» WHAT YOU SHOULD DO
Would you copy out the whole listing exactly as given?

» SOURCE DATA
○ ○ ○ ○ ○

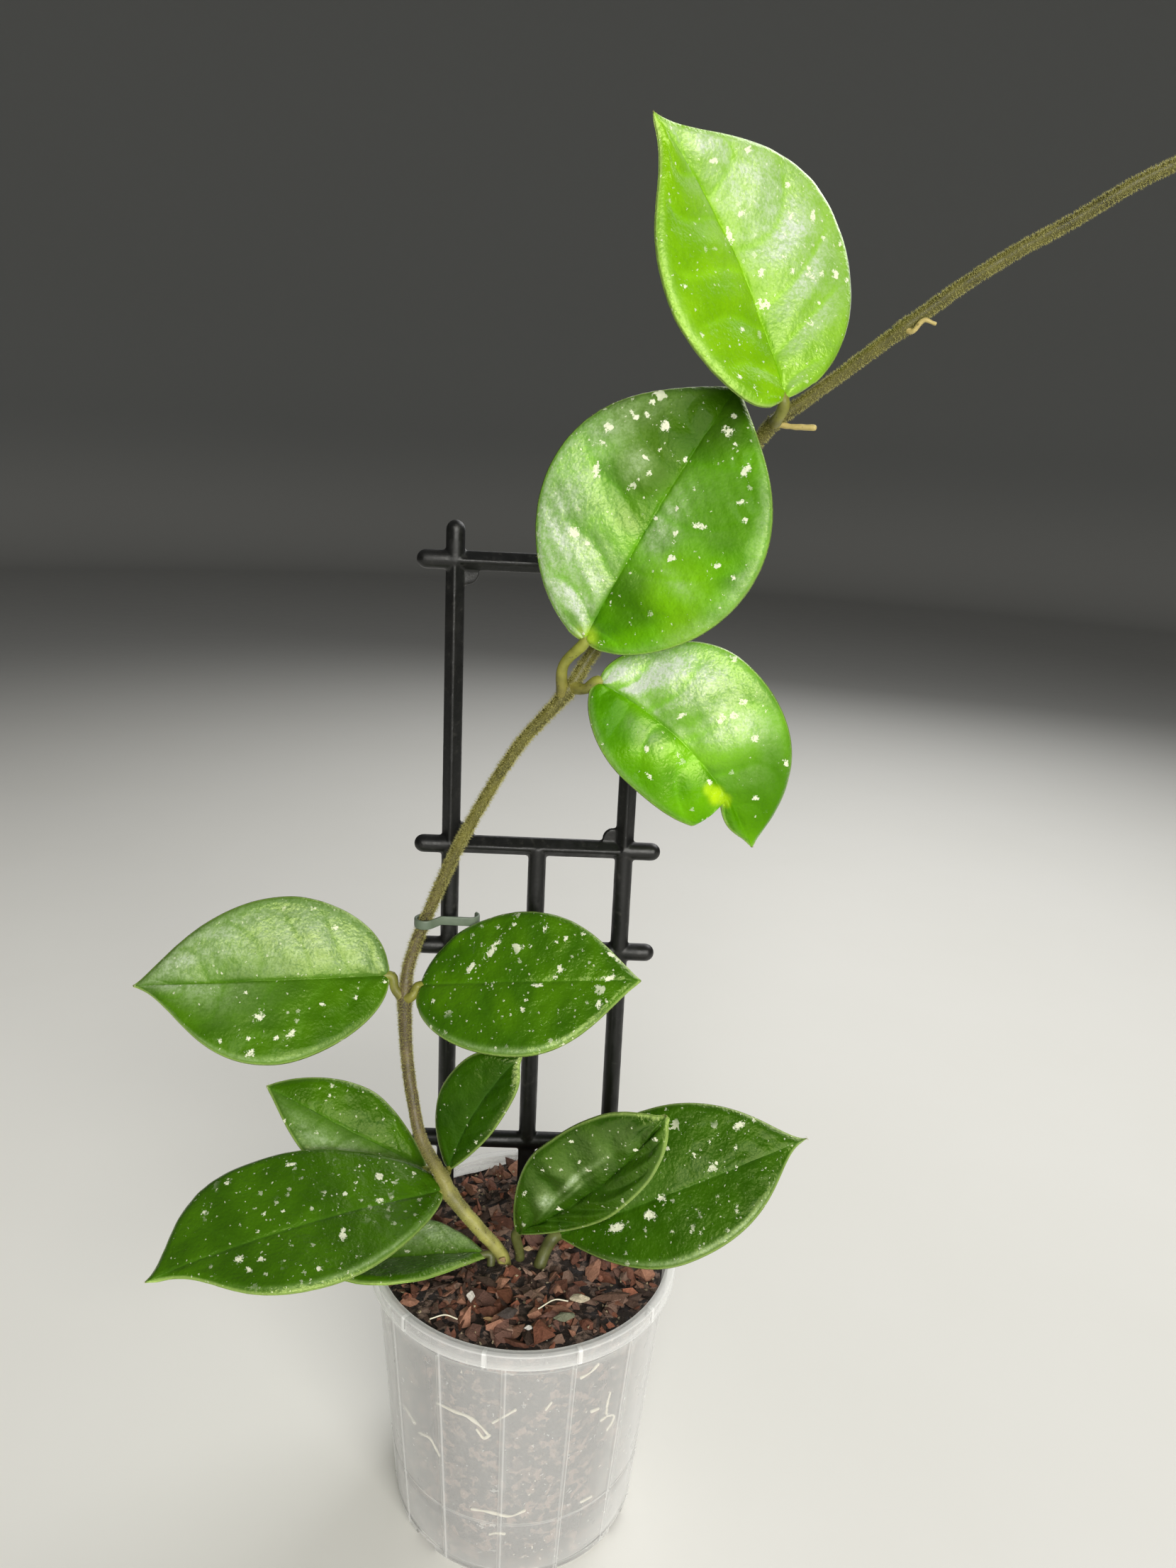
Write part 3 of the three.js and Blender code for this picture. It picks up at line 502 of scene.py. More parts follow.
def hairs(roots, normals, lengths, width, seed, lean):
    """Thin closed spikes, each with its foot just under the surface."""
    rng = np.random.default_rng(seed)
    n = len(roots)
    way = unit(normals + rng.normal(size=(n, 3)) * lean)
    side = unit(np.cross(way, rng.normal(size=(n, 3))))
    other = np.cross(way, side)
    feet = roots - way * HAIR_FOOT
    ring = [feet + side * width * math.cos(a) + other * width * math.sin(a) for a in HAIR_CORNERS]
    points = np.stack(ring + [roots + way * lengths[:, None]], axis=1).reshape(-1, 3)
    base = np.arange(n)[:, None, None] * 4
    faces = base + np.array([[0, 2, 1], [0, 1, 3], [1, 2, 3], [2, 0, 3]])[None]
    return points, faces.reshape(-1, 3).tolist()


# ---------------------------------------------------------------- leaves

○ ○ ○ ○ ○

» RESULT FOR THIS EXERCISE
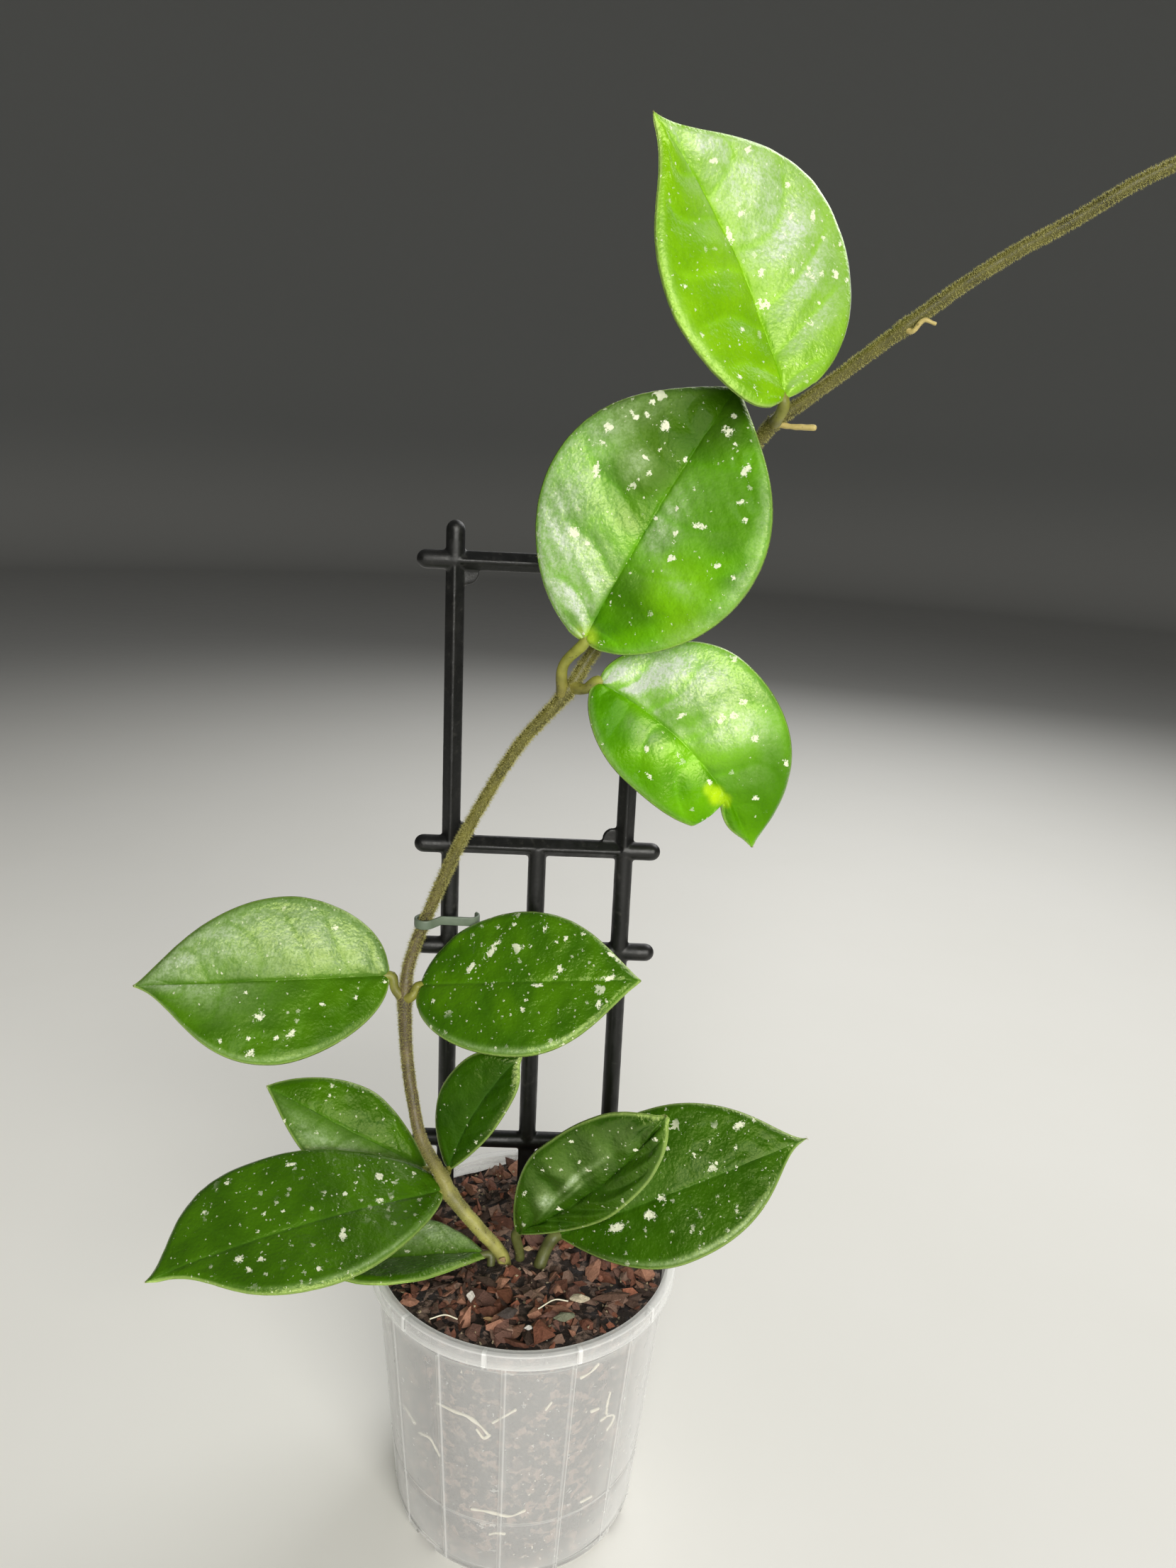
Write part 3 of the three.js and Blender code for this picture. It picks up at line 502 of scene.py. More parts follow.
def hairs(roots, normals, lengths, width, seed, lean):
    """Thin closed spikes, each with its foot just under the surface."""
    rng = np.random.default_rng(seed)
    n = len(roots)
    way = unit(normals + rng.normal(size=(n, 3)) * lean)
    side = unit(np.cross(way, rng.normal(size=(n, 3))))
    other = np.cross(way, side)
    feet = roots - way * HAIR_FOOT
    ring = [feet + side * width * math.cos(a) + other * width * math.sin(a) for a in HAIR_CORNERS]
    points = np.stack(ring + [roots + way * lengths[:, None]], axis=1).reshape(-1, 3)
    base = np.arange(n)[:, None, None] * 4
    faces = base + np.array([[0, 2, 1], [0, 1, 3], [1, 2, 3], [2, 0, 3]])[None]
    return points, faces.reshape(-1, 3).tolist()


# ---------------------------------------------------------------- leaves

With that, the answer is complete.